YOUR OBJECTIVE
Quote exactly the lines between the line containing "make_shell()" and the line containing "before = set(bpy.data.objects)", counting those two lines as part of the range. Leave the rest out.

DATA
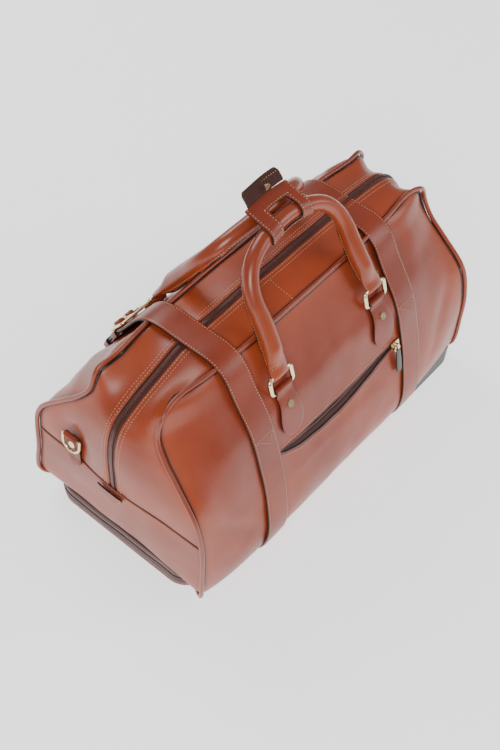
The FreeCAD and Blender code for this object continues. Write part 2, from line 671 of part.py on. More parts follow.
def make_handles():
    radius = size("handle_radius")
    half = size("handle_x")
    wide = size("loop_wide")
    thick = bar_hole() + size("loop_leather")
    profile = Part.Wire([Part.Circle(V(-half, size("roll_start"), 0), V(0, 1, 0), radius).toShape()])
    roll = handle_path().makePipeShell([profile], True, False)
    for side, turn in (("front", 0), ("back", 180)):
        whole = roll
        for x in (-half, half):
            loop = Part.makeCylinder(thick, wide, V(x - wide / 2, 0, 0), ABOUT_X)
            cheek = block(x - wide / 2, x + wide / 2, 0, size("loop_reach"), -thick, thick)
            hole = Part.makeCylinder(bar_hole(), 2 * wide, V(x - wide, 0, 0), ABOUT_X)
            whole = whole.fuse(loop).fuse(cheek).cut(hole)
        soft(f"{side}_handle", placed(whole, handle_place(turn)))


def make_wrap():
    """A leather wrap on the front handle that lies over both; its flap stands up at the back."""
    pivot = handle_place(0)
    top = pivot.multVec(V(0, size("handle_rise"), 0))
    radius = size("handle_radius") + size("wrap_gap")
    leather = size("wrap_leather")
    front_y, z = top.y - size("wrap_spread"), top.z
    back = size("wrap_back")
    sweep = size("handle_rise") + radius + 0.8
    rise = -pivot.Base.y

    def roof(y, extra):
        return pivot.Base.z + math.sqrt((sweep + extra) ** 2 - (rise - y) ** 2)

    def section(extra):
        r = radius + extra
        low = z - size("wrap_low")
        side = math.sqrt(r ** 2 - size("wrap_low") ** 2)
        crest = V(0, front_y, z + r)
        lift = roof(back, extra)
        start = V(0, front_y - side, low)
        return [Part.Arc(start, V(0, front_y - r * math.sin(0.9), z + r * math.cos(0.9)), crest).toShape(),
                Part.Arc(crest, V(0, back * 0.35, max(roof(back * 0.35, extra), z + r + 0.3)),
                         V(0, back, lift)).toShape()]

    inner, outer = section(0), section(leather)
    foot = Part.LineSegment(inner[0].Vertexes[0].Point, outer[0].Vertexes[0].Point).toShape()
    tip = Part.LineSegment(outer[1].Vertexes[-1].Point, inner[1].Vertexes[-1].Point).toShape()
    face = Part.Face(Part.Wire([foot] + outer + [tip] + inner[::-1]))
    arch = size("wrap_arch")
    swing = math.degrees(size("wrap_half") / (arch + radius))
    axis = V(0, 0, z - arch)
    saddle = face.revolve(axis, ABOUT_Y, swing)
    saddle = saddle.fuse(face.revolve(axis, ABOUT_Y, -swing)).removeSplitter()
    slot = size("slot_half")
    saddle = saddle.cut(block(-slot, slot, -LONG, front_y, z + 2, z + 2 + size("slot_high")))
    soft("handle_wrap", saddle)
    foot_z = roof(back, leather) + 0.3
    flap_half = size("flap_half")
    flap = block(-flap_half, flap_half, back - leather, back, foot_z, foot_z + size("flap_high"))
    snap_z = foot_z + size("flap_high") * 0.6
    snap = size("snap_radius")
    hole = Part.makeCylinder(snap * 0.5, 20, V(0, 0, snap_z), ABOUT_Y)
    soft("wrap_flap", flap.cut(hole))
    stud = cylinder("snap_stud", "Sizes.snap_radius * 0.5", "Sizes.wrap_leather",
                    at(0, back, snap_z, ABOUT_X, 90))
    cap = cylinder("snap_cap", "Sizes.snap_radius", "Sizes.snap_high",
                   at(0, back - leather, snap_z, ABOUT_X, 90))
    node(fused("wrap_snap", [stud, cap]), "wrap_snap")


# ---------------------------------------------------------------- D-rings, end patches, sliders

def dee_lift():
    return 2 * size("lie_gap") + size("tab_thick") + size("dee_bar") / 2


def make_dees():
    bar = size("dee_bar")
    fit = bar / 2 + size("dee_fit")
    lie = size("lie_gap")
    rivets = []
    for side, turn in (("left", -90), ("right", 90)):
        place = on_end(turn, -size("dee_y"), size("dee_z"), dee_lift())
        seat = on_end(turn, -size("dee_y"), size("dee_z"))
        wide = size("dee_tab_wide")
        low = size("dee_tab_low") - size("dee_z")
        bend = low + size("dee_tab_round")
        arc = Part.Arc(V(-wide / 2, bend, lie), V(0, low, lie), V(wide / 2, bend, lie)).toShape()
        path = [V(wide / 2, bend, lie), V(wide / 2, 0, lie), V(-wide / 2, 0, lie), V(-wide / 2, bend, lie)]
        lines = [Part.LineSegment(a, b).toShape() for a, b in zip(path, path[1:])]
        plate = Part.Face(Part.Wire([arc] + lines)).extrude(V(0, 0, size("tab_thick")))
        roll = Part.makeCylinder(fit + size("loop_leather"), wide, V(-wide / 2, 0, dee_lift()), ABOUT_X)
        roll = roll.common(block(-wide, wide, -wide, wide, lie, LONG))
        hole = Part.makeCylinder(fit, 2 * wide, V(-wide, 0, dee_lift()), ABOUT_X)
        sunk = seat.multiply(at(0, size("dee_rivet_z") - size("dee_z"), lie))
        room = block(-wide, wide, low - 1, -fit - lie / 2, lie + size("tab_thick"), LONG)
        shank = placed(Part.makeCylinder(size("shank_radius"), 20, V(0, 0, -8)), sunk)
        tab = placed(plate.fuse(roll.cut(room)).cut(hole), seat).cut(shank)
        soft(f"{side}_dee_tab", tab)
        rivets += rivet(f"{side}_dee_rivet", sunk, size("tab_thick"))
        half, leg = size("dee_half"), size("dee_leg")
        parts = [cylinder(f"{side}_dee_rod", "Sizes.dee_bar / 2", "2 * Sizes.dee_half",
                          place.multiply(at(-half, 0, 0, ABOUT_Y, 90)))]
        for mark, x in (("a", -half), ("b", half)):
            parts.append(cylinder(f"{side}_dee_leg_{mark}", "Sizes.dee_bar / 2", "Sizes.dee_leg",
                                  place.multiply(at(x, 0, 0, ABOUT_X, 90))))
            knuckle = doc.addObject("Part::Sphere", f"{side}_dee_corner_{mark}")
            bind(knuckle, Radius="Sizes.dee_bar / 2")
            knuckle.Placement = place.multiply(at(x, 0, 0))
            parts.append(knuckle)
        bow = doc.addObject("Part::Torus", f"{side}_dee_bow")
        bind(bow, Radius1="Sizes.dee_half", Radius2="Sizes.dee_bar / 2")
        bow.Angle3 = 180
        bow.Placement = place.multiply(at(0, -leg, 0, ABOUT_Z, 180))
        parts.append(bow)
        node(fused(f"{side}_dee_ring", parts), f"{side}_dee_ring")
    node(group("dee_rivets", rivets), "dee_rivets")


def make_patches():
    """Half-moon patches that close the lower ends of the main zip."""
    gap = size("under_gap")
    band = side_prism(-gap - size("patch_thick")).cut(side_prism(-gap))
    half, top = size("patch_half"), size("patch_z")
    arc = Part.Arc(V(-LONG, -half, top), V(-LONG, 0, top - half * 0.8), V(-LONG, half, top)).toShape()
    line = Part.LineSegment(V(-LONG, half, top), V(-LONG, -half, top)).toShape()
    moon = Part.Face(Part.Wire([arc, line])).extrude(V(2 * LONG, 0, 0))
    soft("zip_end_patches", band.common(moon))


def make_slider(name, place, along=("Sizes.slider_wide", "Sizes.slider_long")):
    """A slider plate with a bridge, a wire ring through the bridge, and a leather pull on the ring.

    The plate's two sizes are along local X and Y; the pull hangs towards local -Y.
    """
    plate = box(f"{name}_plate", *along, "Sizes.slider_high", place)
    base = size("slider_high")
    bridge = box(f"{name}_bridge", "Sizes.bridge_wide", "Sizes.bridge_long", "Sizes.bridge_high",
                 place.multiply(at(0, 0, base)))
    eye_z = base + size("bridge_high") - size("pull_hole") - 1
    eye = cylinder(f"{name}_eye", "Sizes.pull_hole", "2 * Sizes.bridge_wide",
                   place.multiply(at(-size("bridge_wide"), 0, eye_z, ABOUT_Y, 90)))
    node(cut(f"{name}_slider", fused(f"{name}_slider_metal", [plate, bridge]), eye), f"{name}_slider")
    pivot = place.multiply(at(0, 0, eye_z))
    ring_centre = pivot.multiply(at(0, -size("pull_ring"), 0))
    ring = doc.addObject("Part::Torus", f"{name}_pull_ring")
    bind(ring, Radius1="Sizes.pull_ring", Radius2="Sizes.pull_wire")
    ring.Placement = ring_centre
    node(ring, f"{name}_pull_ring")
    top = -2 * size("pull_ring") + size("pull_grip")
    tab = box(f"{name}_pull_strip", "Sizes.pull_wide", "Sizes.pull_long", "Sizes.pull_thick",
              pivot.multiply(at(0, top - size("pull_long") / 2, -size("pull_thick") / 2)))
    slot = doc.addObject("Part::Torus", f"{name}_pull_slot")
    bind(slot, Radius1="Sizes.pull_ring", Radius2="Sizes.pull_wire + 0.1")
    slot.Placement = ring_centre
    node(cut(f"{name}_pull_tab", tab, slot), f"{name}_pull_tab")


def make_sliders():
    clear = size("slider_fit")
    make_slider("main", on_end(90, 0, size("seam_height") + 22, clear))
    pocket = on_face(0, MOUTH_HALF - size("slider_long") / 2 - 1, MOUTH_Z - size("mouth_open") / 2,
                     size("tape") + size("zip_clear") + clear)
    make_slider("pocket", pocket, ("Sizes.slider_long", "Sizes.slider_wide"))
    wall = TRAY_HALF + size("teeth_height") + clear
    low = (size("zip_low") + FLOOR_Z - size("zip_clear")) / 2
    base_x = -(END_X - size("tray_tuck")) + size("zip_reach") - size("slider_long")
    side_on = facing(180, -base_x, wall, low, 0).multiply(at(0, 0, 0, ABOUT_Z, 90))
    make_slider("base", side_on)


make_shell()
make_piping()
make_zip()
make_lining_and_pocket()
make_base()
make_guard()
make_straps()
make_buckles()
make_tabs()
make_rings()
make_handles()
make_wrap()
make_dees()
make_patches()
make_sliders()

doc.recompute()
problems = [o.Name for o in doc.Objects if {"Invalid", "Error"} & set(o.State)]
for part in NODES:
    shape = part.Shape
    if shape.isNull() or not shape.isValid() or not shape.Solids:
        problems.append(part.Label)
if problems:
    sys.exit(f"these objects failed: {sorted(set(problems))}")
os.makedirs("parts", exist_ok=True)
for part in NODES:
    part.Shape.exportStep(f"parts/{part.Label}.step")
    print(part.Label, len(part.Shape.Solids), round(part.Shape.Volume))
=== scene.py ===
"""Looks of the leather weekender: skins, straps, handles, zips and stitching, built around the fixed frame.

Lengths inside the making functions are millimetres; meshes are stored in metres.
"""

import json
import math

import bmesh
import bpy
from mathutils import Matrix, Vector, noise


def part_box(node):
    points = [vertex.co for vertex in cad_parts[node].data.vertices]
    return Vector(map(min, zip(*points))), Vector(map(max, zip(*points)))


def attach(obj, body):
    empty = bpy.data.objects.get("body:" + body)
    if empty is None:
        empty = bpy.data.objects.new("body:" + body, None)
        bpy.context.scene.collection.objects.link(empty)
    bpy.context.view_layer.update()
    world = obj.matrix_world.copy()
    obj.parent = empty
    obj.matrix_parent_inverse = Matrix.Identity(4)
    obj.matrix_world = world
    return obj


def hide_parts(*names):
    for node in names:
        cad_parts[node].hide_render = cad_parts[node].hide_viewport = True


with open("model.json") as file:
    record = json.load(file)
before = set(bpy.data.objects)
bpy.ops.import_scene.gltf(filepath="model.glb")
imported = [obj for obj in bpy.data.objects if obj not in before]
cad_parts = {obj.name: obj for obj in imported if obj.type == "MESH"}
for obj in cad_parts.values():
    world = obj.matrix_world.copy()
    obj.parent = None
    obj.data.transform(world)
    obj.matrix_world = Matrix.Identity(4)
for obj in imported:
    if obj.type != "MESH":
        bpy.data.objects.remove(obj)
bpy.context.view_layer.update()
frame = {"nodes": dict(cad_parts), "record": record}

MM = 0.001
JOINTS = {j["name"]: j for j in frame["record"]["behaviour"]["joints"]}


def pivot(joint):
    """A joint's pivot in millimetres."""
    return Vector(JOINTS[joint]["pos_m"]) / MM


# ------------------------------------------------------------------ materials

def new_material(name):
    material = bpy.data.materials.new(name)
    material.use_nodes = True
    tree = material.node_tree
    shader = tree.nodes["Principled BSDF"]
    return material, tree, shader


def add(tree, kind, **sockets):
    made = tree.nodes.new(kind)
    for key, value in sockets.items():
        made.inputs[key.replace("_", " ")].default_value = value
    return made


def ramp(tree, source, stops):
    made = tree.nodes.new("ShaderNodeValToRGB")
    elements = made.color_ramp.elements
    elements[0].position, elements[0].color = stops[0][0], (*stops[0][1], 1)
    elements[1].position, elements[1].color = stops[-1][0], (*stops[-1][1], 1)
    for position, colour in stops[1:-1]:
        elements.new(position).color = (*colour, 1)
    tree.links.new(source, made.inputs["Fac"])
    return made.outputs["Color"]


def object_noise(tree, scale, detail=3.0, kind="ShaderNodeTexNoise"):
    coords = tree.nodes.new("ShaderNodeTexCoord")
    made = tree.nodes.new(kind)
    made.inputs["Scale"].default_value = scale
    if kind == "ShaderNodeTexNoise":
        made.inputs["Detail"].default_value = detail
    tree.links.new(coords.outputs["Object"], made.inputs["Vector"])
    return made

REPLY
make_shell()
make_piping()
make_zip()
make_lining_and_pocket()
make_base()
make_guard()
make_straps()
make_buckles()
make_tabs()
make_rings()
make_handles()
make_wrap()
make_dees()
make_patches()
make_sliders()

doc.recompute()
problems = [o.Name for o in doc.Objects if {"Invalid", "Error"} & set(o.State)]
for part in NODES:
    shape = part.Shape
    if shape.isNull() or not shape.isValid() or not shape.Solids:
        problems.append(part.Label)
if problems:
    sys.exit(f"these objects failed: {sorted(set(problems))}")
os.makedirs("parts", exist_ok=True)
for part in NODES:
    part.Shape.exportStep(f"parts/{part.Label}.step")
    print(part.Label, len(part.Shape.Solids), round(part.Shape.Volume))
=== scene.py ===
"""Looks of the leather weekender: skins, straps, handles, zips and stitching, built around the fixed frame.

Lengths inside the making functions are millimetres; meshes are stored in metres.
"""

import json
import math

import bmesh
import bpy
from mathutils import Matrix, Vector, noise


def part_box(node):
    points = [vertex.co for vertex in cad_parts[node].data.vertices]
    return Vector(map(min, zip(*points))), Vector(map(max, zip(*points)))


def attach(obj, body):
    empty = bpy.data.objects.get("body:" + body)
    if empty is None:
        empty = bpy.data.objects.new("body:" + body, None)
        bpy.context.scene.collection.objects.link(empty)
    bpy.context.view_layer.update()
    world = obj.matrix_world.copy()
    obj.parent = empty
    obj.matrix_parent_inverse = Matrix.Identity(4)
    obj.matrix_world = world
    return obj


def hide_parts(*names):
    for node in names:
        cad_parts[node].hide_render = cad_parts[node].hide_viewport = True


with open("model.json") as file:
    record = json.load(file)
before = set(bpy.data.objects)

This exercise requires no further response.